Rise in reach and impact:
In 2013, about 1,200 people said they were victim of ransomware. Between January and March 2016, the IT security institutions already had recorded more than 700 cases, resulting in about $9.39 million in losses. This estimation not only include the ransom money but also the cost of replacing computers and implementing stronger cybersecurity in the aftermath of an attack.
Ransomware attacks can be particularly harmful, especially because new versions often include stronger encryption. In addition, the attacker doesn’t settle after a first payment but often asks for more. In some cases they don’t even give the key to decrypt your data.

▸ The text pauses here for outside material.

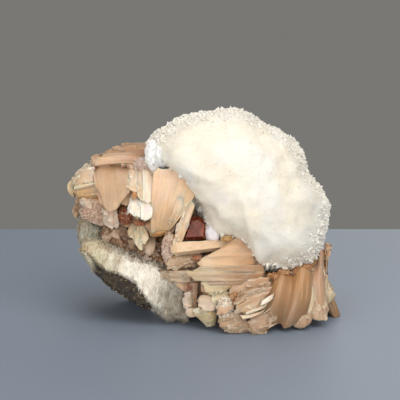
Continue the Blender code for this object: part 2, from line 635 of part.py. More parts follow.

How to protect your device from ransomware:
Following 5 points will help you to protect your device from ransomware:
- Make regular backups and store them separately on different locations. Ideally one should be kept offline (on a secure external disk) and the other on a secure and private cloud service.
- Use up-to-date software and apply security patches on timely basis. Remove outdated plugins from your browser. Only use Adobe Flash, Adobe Reader, Java and Silverlight plugins if you absolutely have to.
- Use a guest account with limited privileges for daily/common use and an administrator account for dedicated purposes.
- Attachments and links should only be opened from truly trusted sources. Any spam links, content – even when it says ‘click here to unsubscribe/unfollow, …’ must not be clicked.
- If a you’ve been asked to run macros on a Microsoft Office file then your definite answer should be ‘No’.
Now even after this, if you become a victim of ransomware – then following links might help you in getting your data back !
Check this link for an extensive list of ransomware decryptors.
Note: Not all ransomware’s can be decrypted back!
Check our tips on online privacy as well.
The harsh reality (like in most malware cases), is that they are difficult to reverse. Thus – as always, the golden key of prevention remains “being cautious” at all times.